_GIVEN MATERIAL_:
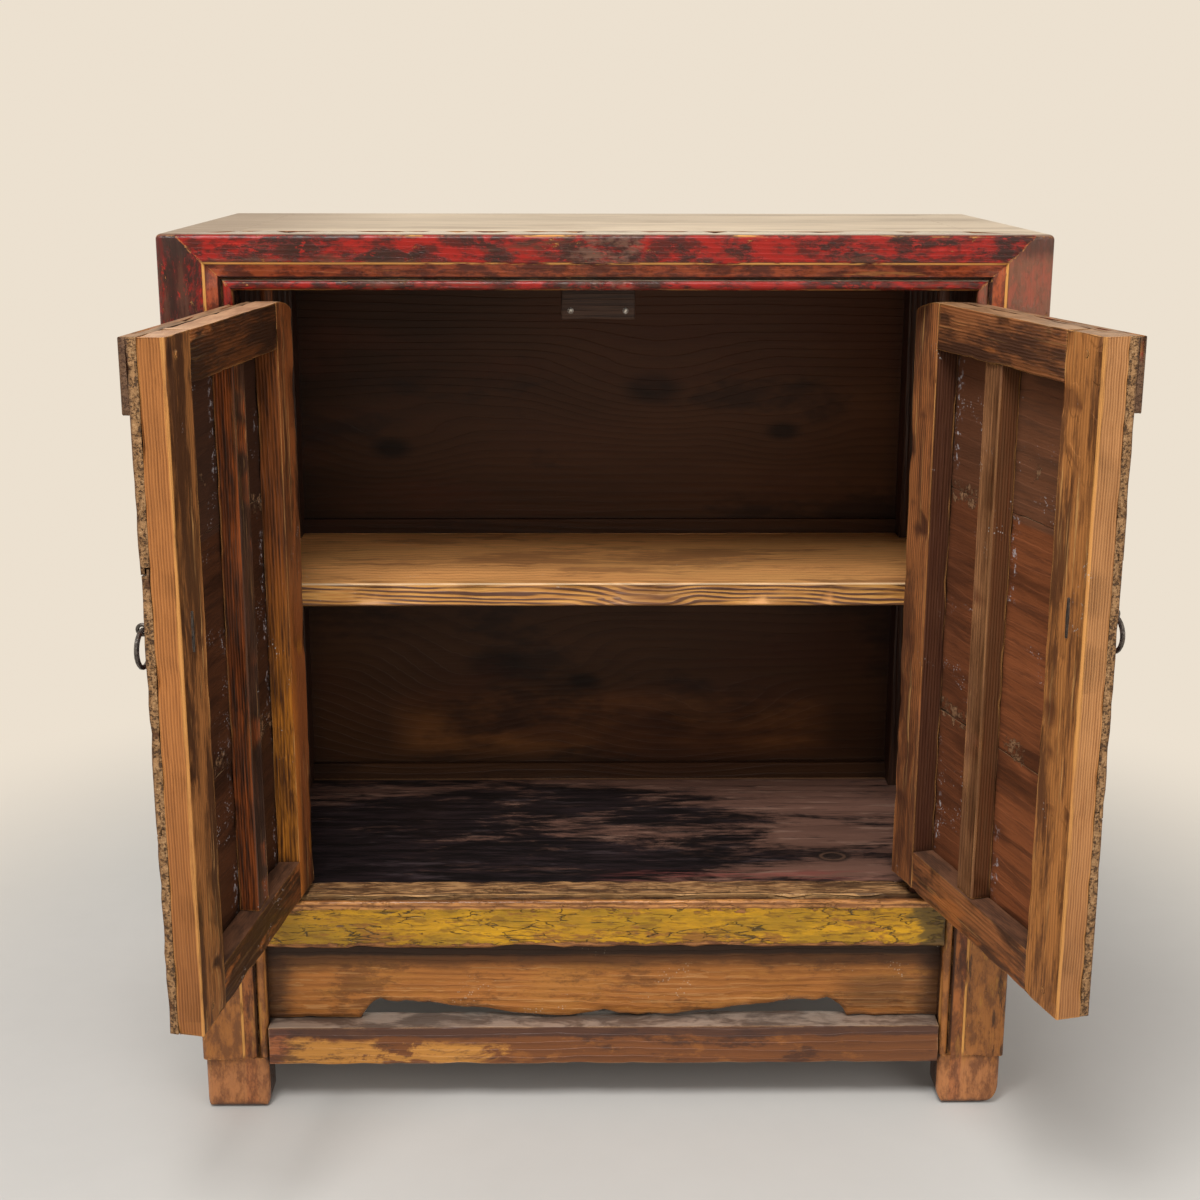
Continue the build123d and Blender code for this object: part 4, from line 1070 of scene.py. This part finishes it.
def cyclorama():
    """Floor that sweeps up into a plain wall, far behind the cabinet."""
    half, back, sweep, height, steps = 9.0, 2.4, 0.9, 6.0, 12
    profile = [(-half, 0.0), (back, 0.0)]
    for k in range(1, steps + 1):
        a = math.pi / 2 * k / steps
        profile.append((back + sweep * math.sin(a), sweep - sweep * math.cos(a)))
    profile.append((back + sweep, height))
    verts = [(x, y, z) for y, z in profile for x in (-half, half)]
    faces = [(2 * k, 2 * k + 1, 2 * k + 3, 2 * k + 2) for k in range(len(profile) - 1)]
    data = bpy.data.meshes.new("studio_floor")
    data.from_pydata(verts, [], faces)
    for p in data.polygons:
        p.use_smooth = True
    piece = bpy.data.objects.new("studio_floor", data)
    bpy.context.scene.collection.objects.link(piece)
    data.materials.append(studio_paper())


def area_light(name, place, target, size, power):
    data = bpy.data.lights.new(name, "AREA")
    data.shape = "RECTANGLE"
    data.size, data.size_y = size
    data.energy = power
    lamp = bpy.data.objects.new(name, data)
    bpy.context.scene.collection.objects.link(lamp)
    lamp.location = place
    lamp.rotation_euler = (Vector(target) - Vector(place)).to_track_quat("-Z", "Y").to_euler()


cyclorama()
area_light("key", (-0.5, -2.0, 3.1), (0, -0.1, 0.4), (1.5, 1.0), 88)
area_light("fill", (1.9, -2.7, 1.5), (0, 0, 0.5), (2.0, 1.6), 16)

world = bpy.data.worlds.new("studio")
bpy.context.scene.world = world
world.use_nodes = True
tree = world.node_tree
tree.nodes.clear()
soft = tree.nodes.new("ShaderNodeBackground")
soft.inputs[0].default_value = (1.0, 0.99, 0.97, 1)
soft.inputs[1].default_value = 0.55
pale = tree.nodes.new("ShaderNodeBackground")
pale.inputs[0].default_value = (*CREAM, 1)
pale.inputs[1].default_value = 1.0
either = tree.nodes.new("ShaderNodeMixShader")
tree.links.new(seen(tree), either.inputs[0])
tree.links.new(soft.outputs[0], either.inputs[1])
tree.links.new(pale.outputs[0], either.inputs[2])
last = tree.nodes.new("ShaderNodeOutputWorld")
tree.links.new(either.outputs[0], last.inputs[0])

# the place, the turn and the lens of the photo's camera, from the perspective fit
lens = bpy.data.cameras.new("camera")
lens.lens = 54.65
lens.sensor_width = 36
camera = bpy.data.objects.new("camera", lens)
bpy.context.scene.collection.objects.link(camera)
turn = Matrix.Identity(4)
for degrees, axis in ((-0.742, "Z"), (75.38, "X"), (0.110, "Z")):
    turn = turn @ Matrix.Rotation(math.radians(degrees), 4, axis)
camera.matrix_world = Matrix.Translation((-0.0271, -1.8884, 0.9804)) @ turn
bpy.context.scene.camera = camera
bpy.context.scene.view_settings.view_transform = "Standard"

_THE PROBLEM_: Write out exactly the lines from the start of the material through the line with "data.materials.append(studio_paper())". No other output is expected.

_EXERCISE RESULT_:
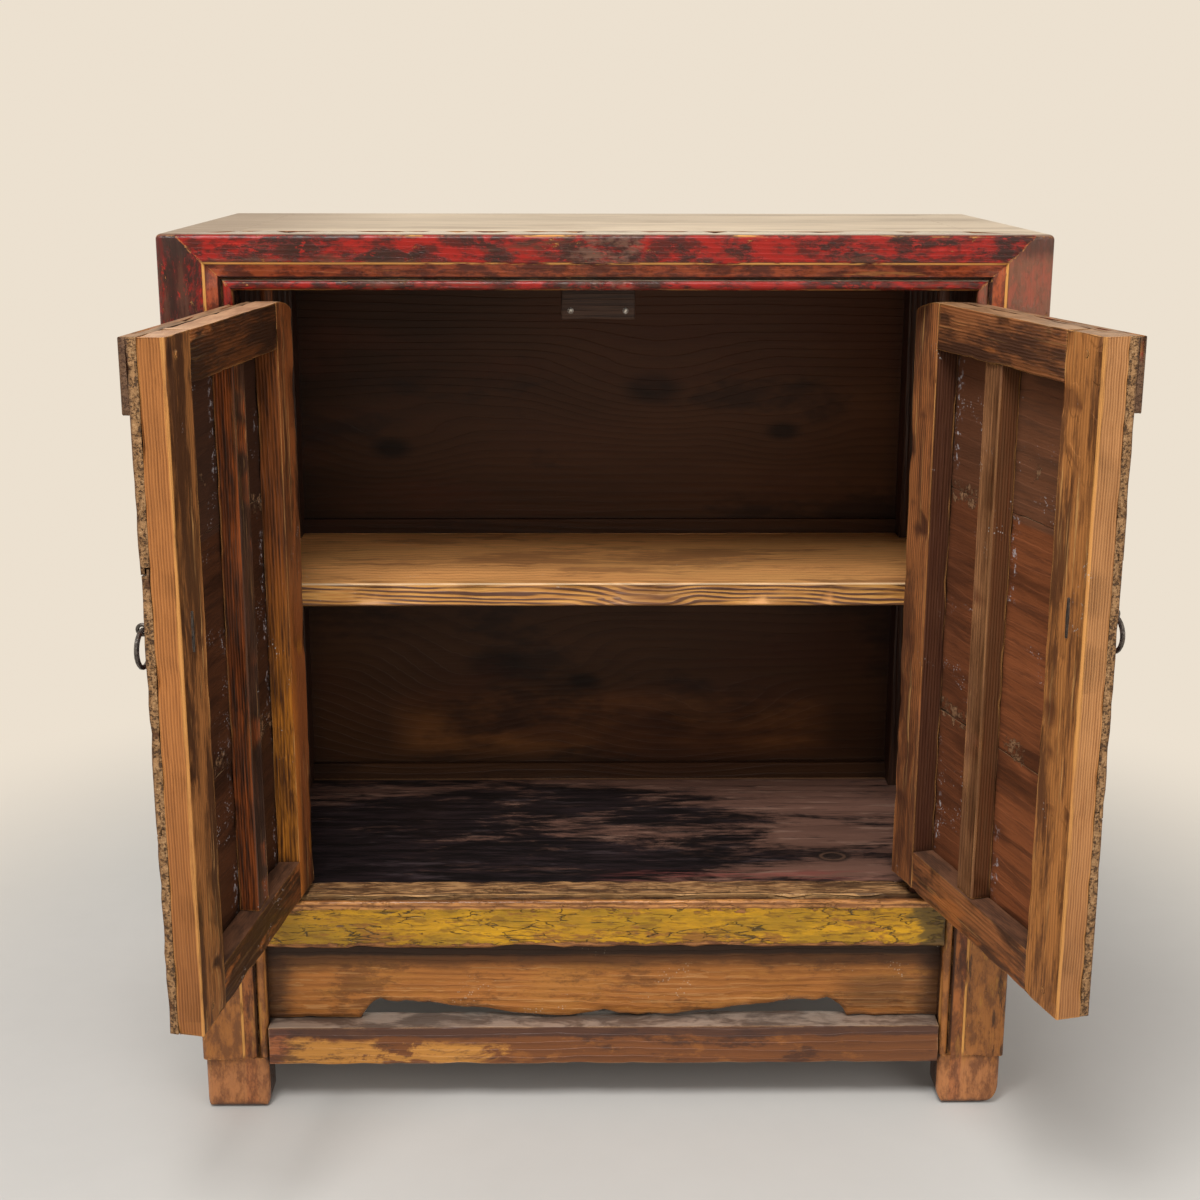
Continue the build123d and Blender code for this object: part 4, from line 1070 of scene.py. This part finishes it.
def cyclorama():
    """Floor that sweeps up into a plain wall, far behind the cabinet."""
    half, back, sweep, height, steps = 9.0, 2.4, 0.9, 6.0, 12
    profile = [(-half, 0.0), (back, 0.0)]
    for k in range(1, steps + 1):
        a = math.pi / 2 * k / steps
        profile.append((back + sweep * math.sin(a), sweep - sweep * math.cos(a)))
    profile.append((back + sweep, height))
    verts = [(x, y, z) for y, z in profile for x in (-half, half)]
    faces = [(2 * k, 2 * k + 1, 2 * k + 3, 2 * k + 2) for k in range(len(profile) - 1)]
    data = bpy.data.meshes.new("studio_floor")
    data.from_pydata(verts, [], faces)
    for p in data.polygons:
        p.use_smooth = True
    piece = bpy.data.objects.new("studio_floor", data)
    bpy.context.scene.collection.objects.link(piece)
    data.materials.append(studio_paper())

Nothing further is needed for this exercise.